Risultato, prima partecipazione di Favino al Festival francese, a pochi mesi dai suoi 50 anni: «È una bandierina messa su un percorso sudatissimo. Al traguardo arrivo nel momento giusto per me. Studiare forse ti rallenta, ma io volevo intraprendere un percorso, trasformare le nozioni in sfumature. Sa che Bellocchio neanche me l’ha detto?», rivela nell’intervista a Malcom Pagani. «Mi telefona e mi chiede: “Secondo te uscire in sala a maggio è una buona idea?”. È dispettoso Marco, meravigliosamente dispettoso».

Prepararsi alla parte, spiega a Vanity Fair, gli ha fatto capire alcune cose. Sulla mafia: «Esiste una distinzione netta tra mentalità mafiosa e Mafia. La mafia è l’organizzazione criminale, ma la mentalità mafiosa che non esiste solo in Sicilia, sopravvive da secoli ed è diffusa ovunque». Sul rapporto tra il pentito e Falcone: «Non ho mai creduto alla loro amicizia, ma credo si rispettassero. Il loro è il rapporto tra due predestinati. “Bisogna solo decidere chi muore per primo” dice il boss al giudice. Sa di cosa parla». Sulle debolezze di Buscetta: «È pervaso dalla vanità. È terrorizzato dall’idea di invecchiare. È alla perenne ricerca di uno status. Non a caso uno dei suoi miti è Gianni Agnelli».

Favino, che per recitare sfidò l’opposizione paterna («Gli dissi “Voglio fare l’attore” e papà rispose “Solo un coglione può fare una scelta del genere”. Risposi a tono: “Da qualcuno deve aver preso”. Poi però con lui ho ritrovato un rapporto, mi sono sentito dire “Ho capito che hai fatto tutto da solo e sono orgoglioso di te”. Ho scoperto che collezionava i ritagli di giornale con il mio nome e un po’ mi sono commosso»), a Vanity Fair racconta per la prima volta come venne a sapere della morte del padre: «È il 2002. Sono nel deserto, nei panni del sergente Rizzo, sul set di El Alamein. Un assistente di produzione mi viene incontro e mi guarda in modo strano. “Chiama tua sorella” dice, poi abbassa gli occhi. Rientro in roulotte e le telefono. “Papà non c’è più” sussurra lei. Riaggancio e ho un momento di totale scollamento dalla realtà. Mi osservo allo specchio. Nell’immagine riflessa c’è un tipo che mi somiglia vestito in modo strano. Esco all’aria aperta. È prevista la scena del suicidio di Silvio Orlando. Mi chiedono se me la senta di partecipare. Mi hanno già permesso di andarlo a trovare in precedenza, non potrò ripartire.
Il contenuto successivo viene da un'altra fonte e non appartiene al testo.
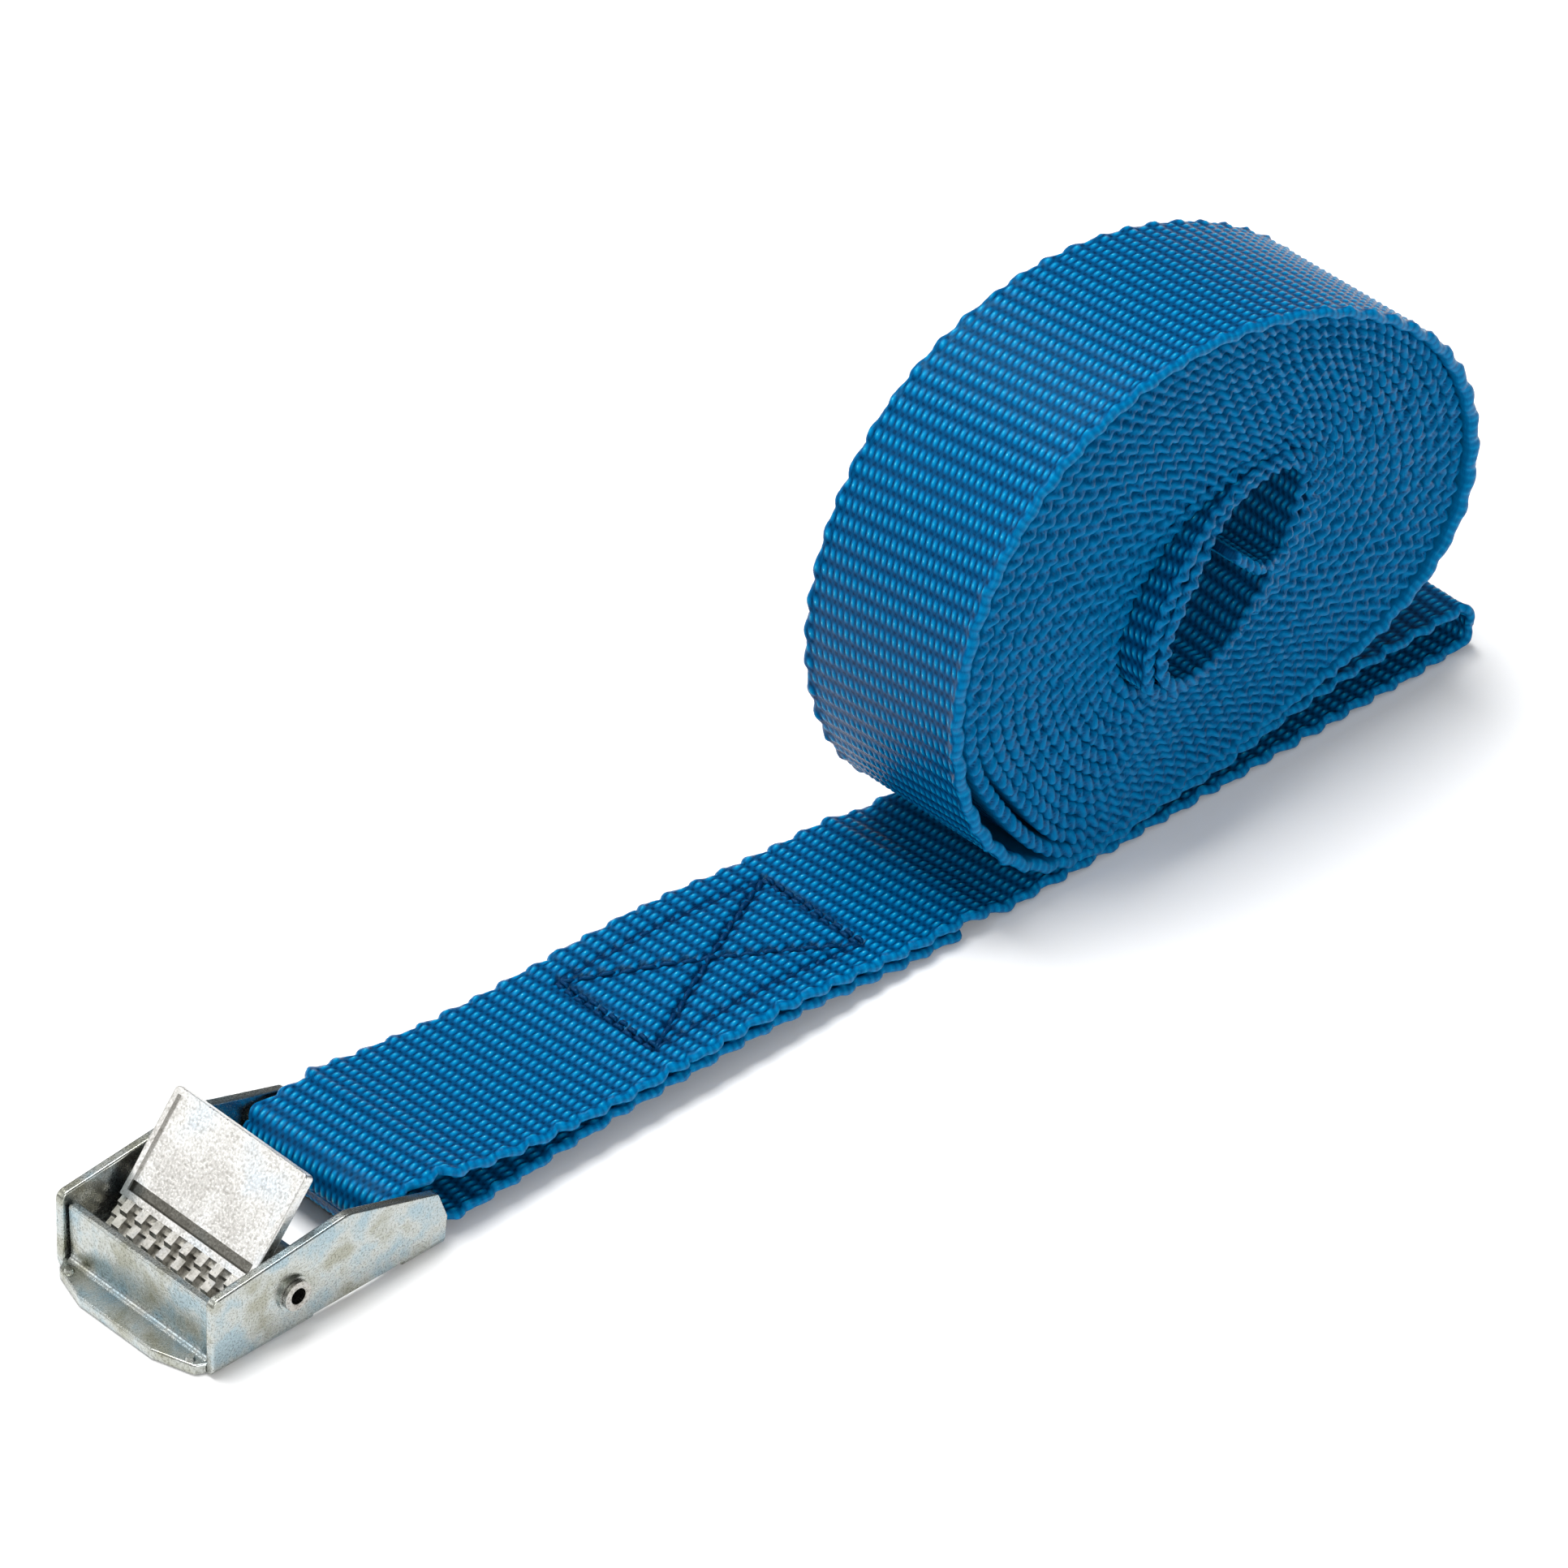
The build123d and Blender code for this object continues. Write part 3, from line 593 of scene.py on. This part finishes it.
def painted_groove_shade(tree, spot, finish):
    """Paints shade on the underside of the thumb plate's foot, in the groove above the teeth."""
    along = add(tree, "ShaderNodeVectorMath", {"operation": "DOT_PRODUCT", 1: LEVER_ALONG}, {0: spot})
    deep = add(tree, "ShaderNodeVectorMath", {"operation": "DOT_PRODUCT", 1: LEVER_DEPTH}, {0: spot})
    foot_end = {"operation": "LESS_THAN", 1: LEVER_ALONG.dot(LEVER_FOOT) + GROOVE_WIDTH * MM}
    foot_face = {"operation": "GREATER_THAN", 1: LEVER_DEPTH.dot(LEVER_FOOT) + GROOVE_DEPTH * MM}
    past = add(tree, "ShaderNodeMath", foot_end, {0: along.outputs["Value"]})
    under = add(tree, "ShaderNodeMath", foot_face, {0: deep.outputs["Value"]})
    both = {0: past.outputs["Value"], 1: under.outputs["Value"]}
    inside = add(tree, "ShaderNodeMath", {"operation": "MULTIPLY"}, both)
    # Painted shade: the groove's colour is multiplied by a mid grey.
    blend = {"data_type": "RGBA", "blend_type": "MULTIPLY", 7: linear("#7E7D78")}
    groove_shade = add(tree, "ShaderNodeMix", blend, {0: inside.outputs["Value"], 6: finish})
    return groove_shade.outputs[2]


def metal(name, dull, bright, tint, roughness, grain_mm, mottle_mm, pitting, fleck="#CDCCC8", groove=False):
    """A bare metal surface with fine grain, broad mottling, dark flecks and slight pitting; painted shade in
    the lever's groove if asked.
    """
    material, tree, shader = new_material(name)
    spot = add(tree, "ShaderNodeTexCoord").outputs["Object"]
    broad = {"Scale": 1 / (mottle_mm * MM), "Detail": 3.0, "Roughness": 0.55}
    fine = {"Scale": 1 / (grain_mm * MM), "Detail": 3.0}
    mottle = add(tree, "ShaderNodeTexNoise", broad, {"Vector": spot}).outputs["Fac"]
    grain = add(tree, "ShaderNodeTexNoise", fine, {"Vector": spot}).outputs["Fac"]
    clouds = [(0.36, dull), (0.5, bright), (0.64, tint)]
    colour = add(tree, "ShaderNodeValToRGB", links={"Fac": mottle}, steps=clouds).outputs["Color"]
    specks = [(0.34, fleck), (0.5, "#FFFFFF")]
    flecks = add(tree, "ShaderNodeValToRGB", links={"Fac": grain}, steps=specks).outputs["Color"]
    blend = {"data_type": "RGBA", "blend_type": "MULTIPLY", 0: 1.0}
    finish = add(tree, "ShaderNodeMix", blend, {6: colour, 7: flecks}).outputs[2]
    # Painted shade in the groove under the thumb plate's foot.
    if groove:
        finish = painted_groove_shade(tree, spot, finish)
    tree.links.new(finish, shader.inputs["Base Color"])
    worn = {"From Min": 0.3, "From Max": 0.7, "To Min": roughness + 0.12, "To Max": roughness - 0.06}
    rough = add(tree, "ShaderNodeMapRange", worn, {"Value": grain})
    tree.links.new(rough.outputs["Result"], shader.inputs["Roughness"])
    bump = add(tree, "ShaderNodeBump", {"Strength": pitting, "Distance": 0.08 * MM}, {"Height": grain})
    tree.links.new(bump.outputs["Normal"], shader.inputs["Normal"])
    shader.inputs["Metallic"].default_value = 1.0
    return material


def stitch_mesh(name, centres, directions, normals, length):
    """A row of stitches: each a short twisted bead of thread that dives in at both ends."""
    sides = 8
    stations = 9
    points = []
    faces = []
    for centre, direction, normal in zip(centres, directions, normals):
        across = direction.cross(normal)
        base = len(points)
        for station in range(stations):
            share = station / (stations - 1) * 2 - 1
            fat = math.sqrt(max(STITCH_TIP, 1 - share**4))
            sink = -STITCH_DIVE * STITCH_WIDTH * share**4
            middle = centre + direction * (share * length / 2) + normal * sink
            for k in range(sides):
                turn = 2 * math.pi * k / sides
                ply = 1 + PLY_RELIEF * math.cos(2 * (turn + PLY_TWIST * share * math.pi))
                out = across * math.cos(turn) + normal * math.sin(turn)
                points.append(middle + out * (STITCH_WIDTH / 2 * fat * ply))
        for station in range(stations - 1):
            for k in range(sides):
                a = base + station * sides + k
                b = base + station * sides + (k + 1) % sides
                faces.append((a, b, b + sides, a + sides))
        faces.append([base + k for k in range(sides)][::-1])
        faces.append([base + (stations - 1) * sides + k for k in range(sides)])
    mesh = bpy.data.meshes.new(name)
    mesh.from_pydata([tuple(p * MM) for p in points], [], faces)
    mesh.polygons.foreach_set("use_smooth", [True] * len(mesh.polygons))
    mesh.materials.append(thread)
    return mesh


def on_face(face_name, x, y, sunk):
    """A stitch's place a little below one face of the sewn layers, and the way that face looks there."""
    up = 1 if face_name == "top" else -1
    curve = top_underside if up > 0 else tail_underside
    lift = WEB_THICKNESS if up > 0 else 0.0
    slope = float(curve(x + 0.5) - curve(x - 0.5))
    normal = Vector((-slope, 0, 1)).normalized() * up
    return Vector((x, y, float(curve(x)) + lift)) - normal * sunk, normal


def sew(face_name):
    """The sewn box's rows on one face. The two ends are sewn twice, side by side, with short stitches."""
    made = []
    for row_name, (start, end) in stitch_rows().items():
        run = Vector((end[0] - start[0], end[1] - start[1], 0))
        heavy = row_name.startswith("end")
        lanes = END_LANES if heavy else (0.0,)
        sunk = SUNK_IN_STROKES if row_name.startswith("stroke") else SUNK_AT_SIDES
        sunk = SUNK_AT_ENDS if heavy else sunk
        count = max(2, round(run.length / (END_STITCH_PITCH if heavy else STITCH_PITCH)))
        centres, directions, normals = [], [], []
        for k in range(count):
            share = (k + 0.5) / count
            middle, normal = on_face(face_name, start[0] + run.x * share, start[1] + run.y * share, sunk)
            direction = run.normalized()
            direction = (direction - normal * direction.dot(normal)).normalized()
            sideways_on = direction.cross(normal)
            for lane in lanes:
                wobble = STITCH_WANDER * math.sin(k * 2.4 + lane)
                centres.append(middle + sideways_on * (lane + wobble))
                directions.append((direction + sideways_on * STITCH_SKEW * math.sin(k * 1.7)).normalized())
                normals.append(normal)
        name = "stitches_" + face_name + "_" + row_name
        mesh = stitch_mesh(name, centres, directions, normals, run.length / count * STITCH_FILL)
        piece = bpy.data.objects.new(name, mesh)
        bpy.context.collection.objects.link(piece)
        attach(piece, "strap")
        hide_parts(*["thread_" + face_name + "_" + cad for cad in CAD_ROWS.get(row_name, [row_name])])
        made.append(piece)
    return made


def soft_light(name, place, size, power):
    """A broad soft studio lamp that looks at the middle of the strap."""
    lamp = bpy.data.lights.new(name, "AREA")
    lamp.shape = "RECTANGLE"
    lamp.size = size[0]
    lamp.size_y = size[1]
    lamp.energy = power
    holder = bpy.data.objects.new(name, lamp)
    holder.location = place
    holder.rotation_euler = (LAMPS_AIM - Vector(place)).to_track_quat("-Z", "Y").to_euler()
    bpy.context.collection.objects.link(holder)


# ---- camera ----
AIM = Vector((97.68, 3.14, 20.0)) * MM
CAMERA_AZIMUTH = math.radians(-42.85)
CAMERA_ELEVATION = math.radians(37.06)
CAMERA_DISTANCE = 1.2
back = Vector((
    math.sin(CAMERA_AZIMUTH) * math.cos(CAMERA_ELEVATION),
    -math.cos(CAMERA_AZIMUTH) * math.cos(CAMERA_ELEVATION),
    math.sin(CAMERA_ELEVATION),
))
camera = bpy.data.cameras.new("camera")
camera.lens = 248.5
camera.sensor_width = 36.0
camera.clip_start = 0.05
camera.clip_end = 20.0
holder = bpy.data.objects.new("camera", camera)
holder.location = AIM + back * CAMERA_DISTANCE
holder.rotation_euler = (-back).to_track_quat("-Z", "Y").to_euler()
bpy.context.collection.objects.link(holder)
bpy.context.scene.camera = holder
bpy.context.scene.view_settings.view_transform = "Standard"

# ---- finishes ----
# The lever's own directions at rest, and the groove between its thumb plate and its teeth, where shade is
# painted.
LEVER_LEAN = math.radians(50.0)
LEVER_ALONG = Vector((math.cos(LEVER_LEAN), 0, math.sin(LEVER_LEAN)))
LEVER_DEPTH = Vector((math.sin(LEVER_LEAN), 0, -math.cos(LEVER_LEAN)))
LEVER_FOOT = Vector((8.0, 0, 8.25)) * MM
GROOVE_WIDTH = 0.78
GROOVE_DEPTH = 0.3

webbing = polypropylene_webbing()
thread = bonded_sewing_thread()
# The grain of plating and castings is a few hundredths of a millimetre. It is drawn at 0.15 to 0.3 mm,
# because finer grain wouldn't show.
# Steel pressed from sheet, then zinc plated: grey with clouds of blue and straw from the passivation.
zinc_plate = metal("bright_zinc_plated_steel", "#9C9D91", "#B4B8B5", "#9CAEB5", 0.25, 0.25, 4.5, 0.22)
# Zinc cast in a polished die: the palest metal here, almost even, with a soft shine, and shade painted in its
# groove.
die_cast = metal(
    "die_cast_zinc", "#C9C7C3", "#D9D8D5", "#D0D6DA", 0.28, 0.3, 8.0, 0.2, fleck="#DEDDDA", groove=True
)
# The same casting on the teeth, rubbed by webbing: duller, patchy and more pitted, and painted darker as
# shade to tone down the key lamp's reflection on the tooth tops.
worn_and_shaded_die_cast = metal("worn_and_shaded_die_cast_zinc", "#A8A69F", "#D0CEC8", "#BDBDBA", 0.34, 0.3, 2.5, 0.35)
# Drawn tube, nickel plated and turned over at its ends: smoother, with warm dark patches.
rivet_steel = metal("nickel_plated_rivet", "#8C8882", "#B2AFA9", "#A3A4A4", 0.22, 0.25, 3.0, 0.3)
# Drawn spring wire: an even cool grey.
spring_wire = metal("drawn_spring_wire", "#8E9092", "#A3A5A7", "#B2B3B4", 0.28, 0.15, 3.0, 0.2)

finishes = {
    "side_wall_near": zinc_plate,
    "side_wall_far": zinc_plate,
    "front_ledge": zinc_plate,
    "front_wall": zinc_plate,
    "base_cross_strip": zinc_plate,
    "rear_strip": zinc_plate,
    "rear_bar": zinc_plate,
    "thumb_plate": die_cast,
    "cam_barrel": worn_and_shaded_die_cast,
    "hollow_rivet": rivet_steel,
    "spring_coil": spring_wire,
    "spring_base_leg": spring_wire,
    "spring_lever_leg": spring_wire,
}
for node, finish in finishes.items():
    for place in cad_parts[node].material_slots:
        place.material = finish

# ---- webbing ----
# A strip has full columns on the faces that show, and few on faces that lie against another turn.
lay = Lay()
BOTH_FACES = (WOVEN_COLUMNS, WOVEN_COLUMNS)
NO_FACES = (PACKED_COLUMNS, PACKED_COLUMNS)
bar_split = lay.length_at_bar()
run_split = lay.sewn_length + FLOOR_RUN_SPLIT
outer_end = lay.length_at_turn(OUTER_TURN_ENDS)
middle_split = lay.length_at_turn(OUTSIDE_ENDS)
core_start = lay.length_at_turn(ROLL_TURNS - CORE_TURNS)
eye_start = lay.length_at_turn(ROLL_TURNS - EYE_TURNS)
loose_end = lay.total - CUT_BACK
top_stitches = sew("top")
under_stitches = sew("under")
woven_strip(
    "webbing_sewn_tail", lay, 0.0, bar_split, ROW_STEP, BOTH_FACES,
    ["strap_sewn_tail", "strap_loop"],
)
woven_strip(
    "webbing_top_layer", lay, bar_split, run_split, ROW_STEP, BOTH_FACES,
    ["strap_loop", "strap_top_layer"],
)
woven_strip(
    "webbing_floor_run", lay, run_split, lay.roll_start, ROW_STEP, (FLOOR_RUN_COLUMNS, FLOOR_RUN_COLUMNS),
    ["strap_floor_run", "strap_fold"],
)
woven_strip(
    "webbing_outer_turn", lay, lay.roll_start, outer_end, OUTER_TURN_STEP,
    (WOVEN_COLUMNS, OUTER_TURN_INSIDE_COLUMNS), ["strap_coil"],
)
woven_strip(
    "webbing_turns_outside", lay, outer_end, middle_split, OUTSIDE_STEP, NO_FACES,
    ["strap_coil"],
)
woven_strip(
    "webbing_turns_inside", lay, middle_split, core_start, INSIDE_STEP, NO_FACES,
    ["strap_coil"],
)
woven_strip(
    "webbing_core", lay, core_start, eye_start, ROW_STEP,
    (WOVEN_COLUMNS, CORE_INSIDE_COLUMNS), ["strap_coil"],
)
woven_strip(
    "webbing_eye", lay, eye_start, loose_end, ROW_STEP, BOTH_FACES,
    ["strap_coil"],
)

# ---- floor and light ----
# The floor is a hair below the ground line, so the underside's floats don't cut into it.
bpy.ops.mesh.primitive_plane_add(size=6.0, location=(0.1, 0, -0.2 * MM))
floor = bpy.context.object
floor.name = "studio_floor"
paper, _, paper_shader = new_material("white_paper")
paper_shader.inputs["Base Color"].default_value = linear("#F2F2F2")
paper_shader.inputs["Roughness"].default_value = 0.9
floor.data.materials.append(paper)

# The room is lighter to the left and overhead, so the steel has something dark to mirror as well.
world = bpy.data.worlds.new("studio")
world.use_nodes = True
sky = world.node_tree
direction = add(sky, "ShaderNodeTexCoord")
parts = add(sky, "ShaderNodeSeparateXYZ", links={"Vector": direction.outputs["Generated"]})
to_left = {"From Min": 0.5, "From Max": -0.7, "To Min": 0.14, "To Max": 0.8}
to_top = {"From Min": 0.0, "From Max": 0.4, "To Min": 0.3, "To Max": 1.0}
left = add(sky, "ShaderNodeMapRange", to_left, {"Value": parts.outputs["X"]})
up = add(sky, "ShaderNodeMapRange", to_top, {"Value": parts.outputs["Z"]})
both = {0: left.outputs["Result"], 1: up.outputs["Result"]}
glow = add(sky, "ShaderNodeMath", {"operation": "MULTIPLY"}, both)
sky.links.new(glow.outputs["Value"], sky.nodes["Background"].inputs["Strength"])
sky.nodes["Background"].inputs["Color"].default_value = linear("#FFFFFF")
bpy.context.scene.world = world

LAMPS_AIM = Vector((0.1, 0, 0.02))
soft_light("key_overhead", (0.12, 0.3, 1.25), (0.7, 0.6), 20.0)
soft_light("back_left", (-0.55, 0.85, 0.55), (0.8, 0.3), 1.6)
soft_light("fill_from_front", (-0.3, -1.1, 0.6), (0.6, 0.5), 7.0)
Decido di girare. Ho un ombrellino variopinto in mano e mentre aspetto il mio turno su una sedia, il dolore mi attraversa a ondate. Mi ferisce e prima di tornare come una fitta, lascia spazio a un’assurda euforia. Mi sento una balla di fieno trasportata dal vento in un film western. Quando torno a casa, al posto di papà, c’è una pietra col suo nome».